AP Photo/Damian Dovarganes

Senate Democrats filibustered “fast track” Tuesday, blocking legislation on trade promotion authority (TPA) from proceeding to the floor for a vote. Their move was a whack at Senate Majority Leader Mitch McConnell for blocking related bills, most notably rules against currency manipulation that subsidize exports to the United States and tax U.S. exports to other countries that the Democrats insist accompany the fast track bill. It was similarly a swipe at the president, who wants TPA so he can get to a simple, up-or-down majority vote on the Trans-Pacific Partnership (TPP) agreement later in the year.

The White House dismissed the loss as a “procedural snafu,” by which I think they mean this is more about Senate Democrats’ forcing McConnell to bring the full package to the floor and less about opposition to the TPP. On the other hand, the administration may find that its cavalier response is inconsistent with its stated beliefs that a) a currency provision in the TPP would kill the deal, and b) there’s nothing that can be done on currency outside of the bill either.

It’s that second point above where I think the administration made, and continues to make, a fundamental mistake in the way it is approaching these votes, at least around this currency issue.

I suspect TPP supporters are on firm ground when they argue that putting enforceable disciplines against currency manipulation in the treaty could derail the deal, one they’ve been negotiating for years. That fact alone may lead some members to question why they should support a deal wherein signatories will jump ship if they can’t manipulate exchange rates to subsidize their exports. Still, I don’t think it’s unreasonable for the administration to protect the deal by labeling currency rules as a poison pill.

But when they tell members that there’s nothing we can do outside of the TPP, that’s a bridge too far. For example, the administration argues, in ways that I and other economists believe are substantively wrong, that any rules against manipulating currency will put our central bank in the cross-hairs of international tribunals that can bring a case against the bank for domestic macro-management (i.e., raising and lowering the interest rate they control to slow or speed up growth in the U.S. economy).

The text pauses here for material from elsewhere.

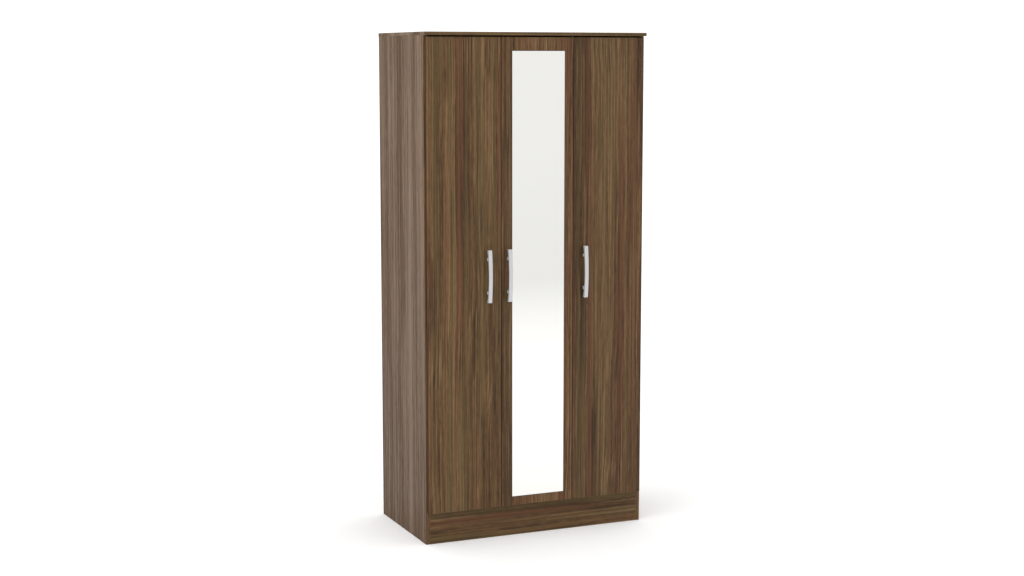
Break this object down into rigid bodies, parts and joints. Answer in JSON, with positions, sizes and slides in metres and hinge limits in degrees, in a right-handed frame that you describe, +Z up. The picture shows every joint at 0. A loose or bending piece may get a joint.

This is akin to arguing that, beyond “quiet diplomacy,” a.k.a. the status quo, we as a nation just have to accept what other countries throw at us in this critically important space. That’s too much for any member from a district—and there more than a few of these—that have been hurt by trade deficits that are themselves a function of currency management.

The administration has also argued that few nations are actively managing their currency, so what’s the problem? To which I counter: do you throw away your umbrella when the sun comes out? Especially once we’ve announced to the world that we’re basically helpless against such currency interventions, it’s not hard for me to imagine that we’re going to need that umbrella again.

I would thus urge my friends to rethink this approach. While for technical reasons it would be much better to have currency rules in the deal, the second best option is to have such measures in place outside the deal. Bergsten and Gagnon, among others, have articulated a useful set of ideas of how the United States will hold manipulators to task:

First, it will undertake countervailing currency intervention (CCI) against countries with convertible currencies by buying amounts of their currencies equal to the amounts of dollars they are buying themselves, to neutralize the impact on exchange rates. Second, it will tax the earnings on, or restrict further purchases of, dollar assets acquired by intervening countries with inconvertible currencies (where CCI could therefore not be fully effective) to penalize them for building up these positions. Third, it will hereafter treat manipulated exchange rates as export subsidies for purposes of levying countervailing import duties. Fourth, hopefully with a number of other adversely affected countries, it will bring a case against the manipulators in the World Trade Organization (WTO) that would authorize more wide-ranging trade retaliation.

If the White House doesn’t like those ideas, then let’s hear some of its own. But Senate Democrats were right to take a stand against the notion that there’s simply nothing to be done about this currency problem. And if the administration is willing to take their concerns seriously and entertain actions outside the bill, it can probably still get the TPA votes it seeks.